A few days ago we learned from the Sun of the saga involving RapidKL and its ‘bus grave’. Of course Che Det and Rocky Bru had raised the issue months ago prior to The Sun. It seems that RapidKL operator bought 1,294 used buses for RM93m in 2003, only to consign most of them to the scrap yard two years later in 2005. Presently only RM6m had been recovered in terms of sales value of scrap parts. The Sun covered the visit of the Public Accounts Committee ( PAC) to one of the so-called bus ‘graveyard’ in Sungai Buaya, Rawang.We learn there is another ‘graveyard’ in Serendah.

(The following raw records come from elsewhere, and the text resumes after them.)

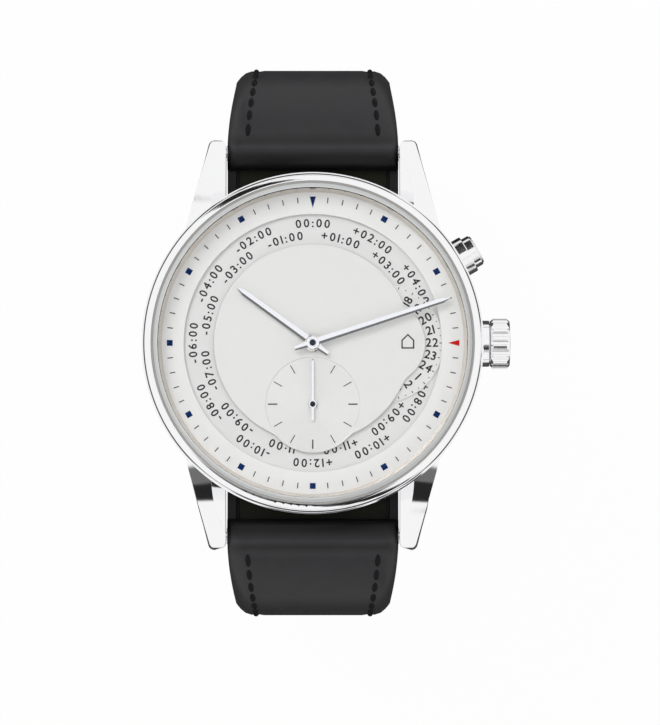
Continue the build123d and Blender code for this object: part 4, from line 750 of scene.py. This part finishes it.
def stitch_group():
    """Thread stitches at an even pitch along a curve."""
    group, entry = open_group("stitch_row", {"Pitch": "Float", "Length": "Float", "Width": "Float",
                                             "Slant": "Float", "Thread": "Material"})
    spaced = add_node(group, "GeometryNodeResampleCurve", {
        "Curve": entry["Geometry"], "Length": entry["Pitch"]}, mode="LENGTH")
    ball = add_node(group, "GeometryNodeMeshUVSphere", {"Segments": 10, "Rings": 8, "Radius": 0.5})
    size = add_node(group, "ShaderNodeCombineXYZ", {
        "X": entry["Width"], "Y": entry["Width"], "Z": entry["Length"]})
    lean = add_node(group, "ShaderNodeCombineXYZ", {"X": entry["Slant"]})
    shaped = add_node(group, "GeometryNodeTransform", {
        "Geometry": ball.outputs["Mesh"], "Scale": size.outputs["Vector"],
        "Rotation": lean.outputs["Vector"]})
    smooth = add_node(group, "GeometryNodeSetShadeSmooth", {"Geometry": shaped.outputs["Geometry"]})
    points = add_node(group, "GeometryNodeCurveToPoints", {"Curve": spaced.outputs["Curve"]},
                      mode="EVALUATED")
    return close_group(group, points.outputs["Points"], smooth.outputs["Geometry"],
                       points.outputs["Rotation"], entry["Thread"])


marks_round_dial = marks_group()
stitches_along = stitch_group()


# Dial printing

def add_prism(bm, outline, low):
    """Thin printed shape from a closed outline in millimetres."""
    under, over = ([bm.verts.new((x * MM, y * MM, low + rise)) for x, y in outline]
                   for rise in (0, print_thickness * MM))
    bm.faces.new(list(reversed(under)))
    bm.faces.new(over)
    bridge(bm, under, over)


def turned_outline(outline, angle):
    """Outline drawn at 12 o'clock, turned clockwise about the centre."""
    turn = Matrix.Rotation(math.radians(-angle), 2)
    return [turn @ Vector(point) for point in outline]


def bar_outline(inner, outer, width):
    return [(-width / 2, inner), (width / 2, inner), (width / 2, outer), (-width / 2, outer)]


def print_marks(name, outlines, low, material, body="case", marks=1, step=0, centre=(0, 0)):
    """Printed piece of closed outlines, repeated by steps round a centre."""
    bm = bmesh.new()
    for outline in outlines:
        add_prism(bm, outline, low)
    mesh = as_mesh(name, bm, [material])
    if marks > 1:
        values = {"Marks": marks, "Step": math.radians(-step), "Ink": material}
        mesh = mesh_from(mesh, marks_round_dial, values)
        mesh.transform(shifted(*centre))
        mesh.name = name
    add_piece(name, mesh, body)


def print_house(level):
    """Plain house drawn as one line, between an outer and an inner outline with the same corners."""
    bm = bmesh.new()
    rows = [[bm.verts.new((x * MM, y * MM, level + rise * MM)) for x, y in house_outline(inset)]
            for inset, rise in ((0, 0), (0, print_thickness), (house_line, print_thickness), (house_line, 0))]
    for first, second in zip(rows, rows[1:] + rows[:1]):
        bridge(bm, first, second)
    add_piece("home_symbol", as_mesh("home_symbol", bm, [dark_ink]), "case")


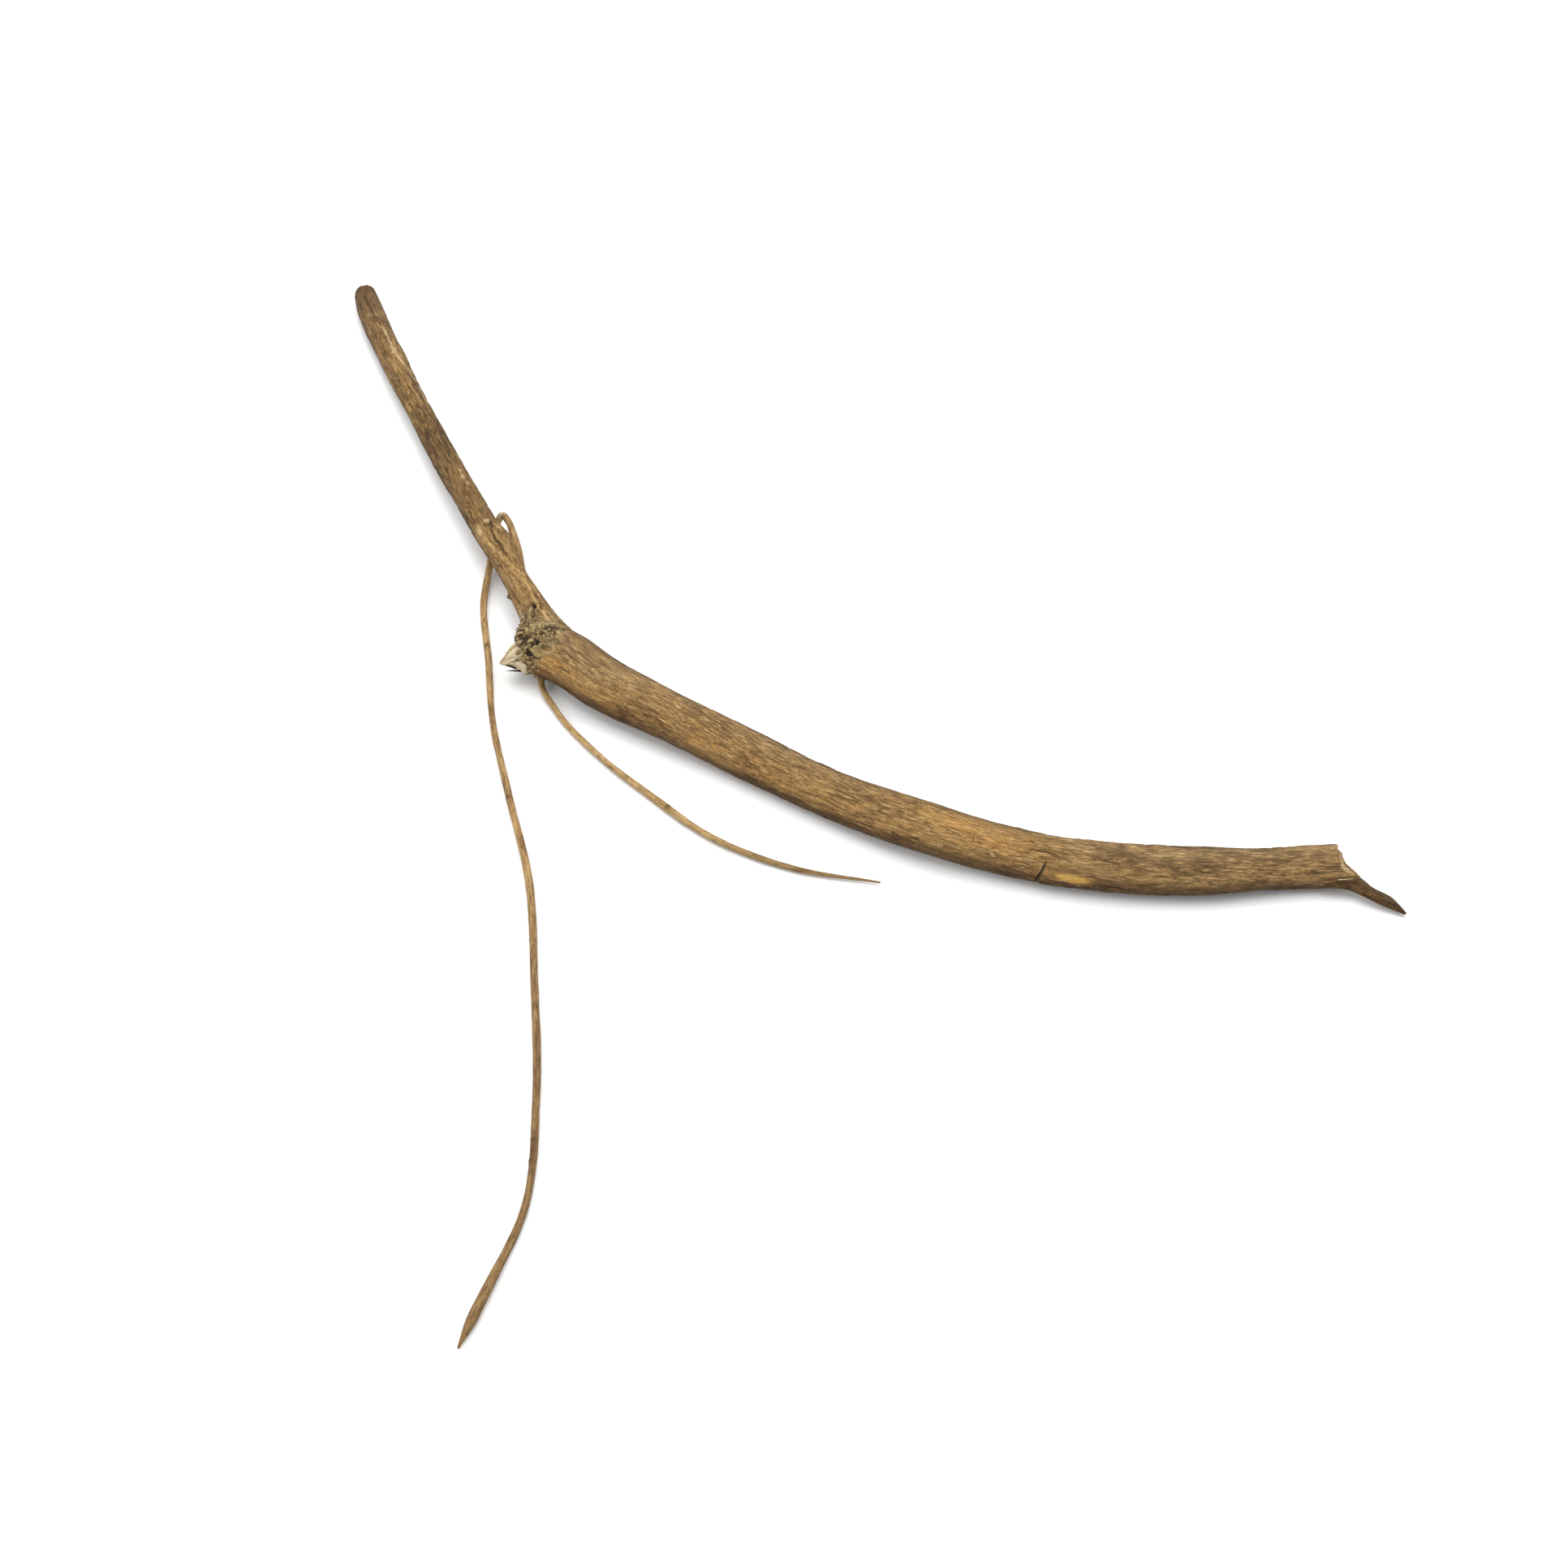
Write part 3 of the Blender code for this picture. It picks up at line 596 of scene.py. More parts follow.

Many revealing facts had been disclosed by Datuk Seri Azmi Khalid, chairman of the PAC. The buses were registered from 1992-1998, and yet were professionally evaluated only in 2007, In the evaluation, only ten buses were categorized as in good condition. On the whole, each of the buses was valued at RM60,000, requiring RM200,000 worth of repairs. To the question whether an evaluation was done prior to the purchase, Datuk Seri Azmi said yes but ‘we did not know the rational’ for the purchase. It was reported that Prasarana Negara, the company behind the purchase of the buses, incurred a loss of RM839.81million between 2005-2007, due to ‘poor management’.

I can only add the following comments. Well, to date no action had been taken officially suggesting any manner of improprieties. The facts as they stand definitely suggest at the very least gross-mismanagement of epic proportion. The magnitude of the problem is symbolized by the sad and surreal sight of the bus ‘graveyard’. The concept of ‘graveyard’ is indeed appropriate. The row and row of buses had been consigned there to rest in peace for good. Bought for RM93m, they are worth a pittance of that now. As we know, however, nature does not waste anything. The bulk of the purchase price of RM93 would have gone to someone or some accounts somewhere. The instant, rather than gradual, filling of the ‘graveyard’ suggests ‘mass-grave’ might be a more appropriate term. The term ‘mass-grave’ is suitable for another reason. Usually it is mass-graves that are meant to cover some unsavory details from public knowledge.

I am still reeling from the Malay Mail news of a few days ago, that our sole and brand new submarine, KD Tunku Abdul Rahman, costing RM1billion,is experiencing a technical fault. If I am of the superstitious type, I swear we are jinxed as a nation, at least when it comes to acquiring a submarine. Our quest for a submarine had been beset by ominous signs right from the beginning. There had been allegations of massive commissions and kickbacks. It had been linked to a murder case. But then I am not superstitious, so I will confine myself to the facts.

Right after its homecoming in September,2009, a technical fault was discovered in October, the following month. This is a bit too soon for me, considering that it is a brand new submarine. I hope proper and professional evaluation was done in the acquisition of the submarine, uncompromised by any extraneous considerations or vested interests.

The nature of the technical fault is most interesting. Our brand new submarine cannot submerge. A submarine that cannot submerge is akin to a duck that cannot swim. This is serious as it changes the nature of the thing, Although the warranty period had been extended from the end of January to May, I wonder if the repair would incur further huge cost? It is very worrying too to read in the Malay Mail that although the fault had been repaired, it may still be unsafe for the submarine to undergo submerging trials.

I certainly hope that our submarine would not follow the fate of the RapidKL buses, doomed for scrapping because of inhibitive and uneconomic repair cost. Being the sole submarine, however, we cannot speak or conceive of a submarine graveyard. A submarine mausoleum perhaps? Although KD Tunku Abdul Rahman is unable to submerge, the whole saga certainly gives me a sinking feeling!